Mythic Quest understands that the capitalist class’s primary motivation will always be the pursuit of profit as its own end, rather than any ideological commitment to capitalism itself. It’s a perfect meta-example of its own possibilities: an anti-capitalist television show released by Apple. But its sharpest insight as anti-capitalist art is its acknowledgement that there are deeper, more material issues at stake in the capitalist mode of production than its effect on the content and character of art. Ruthless pursuit of profit requires exploitation of workers on one end, and exploitation of consumers on the other.

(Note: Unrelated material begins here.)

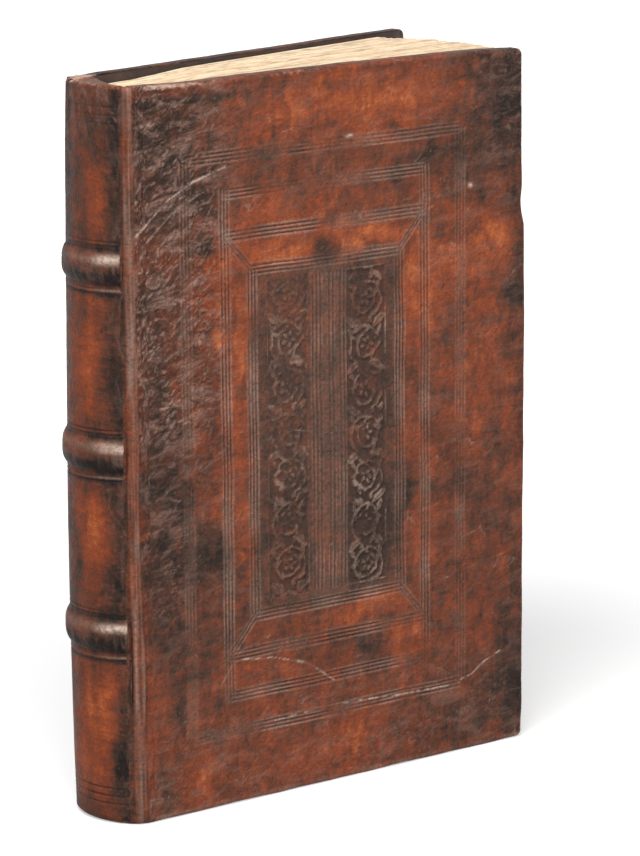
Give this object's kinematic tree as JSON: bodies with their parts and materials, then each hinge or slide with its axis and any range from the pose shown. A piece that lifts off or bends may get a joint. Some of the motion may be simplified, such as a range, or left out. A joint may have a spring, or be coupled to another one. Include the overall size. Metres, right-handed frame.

Brad wants to accumulate wealth so he can control people, and one of the darkest things about his character is that his personal delight in controlling other people is not just his only humanizing quality, but it actually makes him less evil than the invisible hand of Corporate. All the characters in Mythic Quest, from our protagonists to the countless unseen players, have key parts of their life controlled by Corporate, and by capital itself. For the staff it’s work; for the players it’s leisure; either way, their behavior gets filtered through a stranger’s profit-loss calculation. Ian is the only one who seems to have control over his destiny, but, as with Doc, this is an illusion. Ian thinks Mythic Quest belongs to him, and he spends the season learning that it belongs to Poppy, too. But it’s Corporate’s game. They just make it.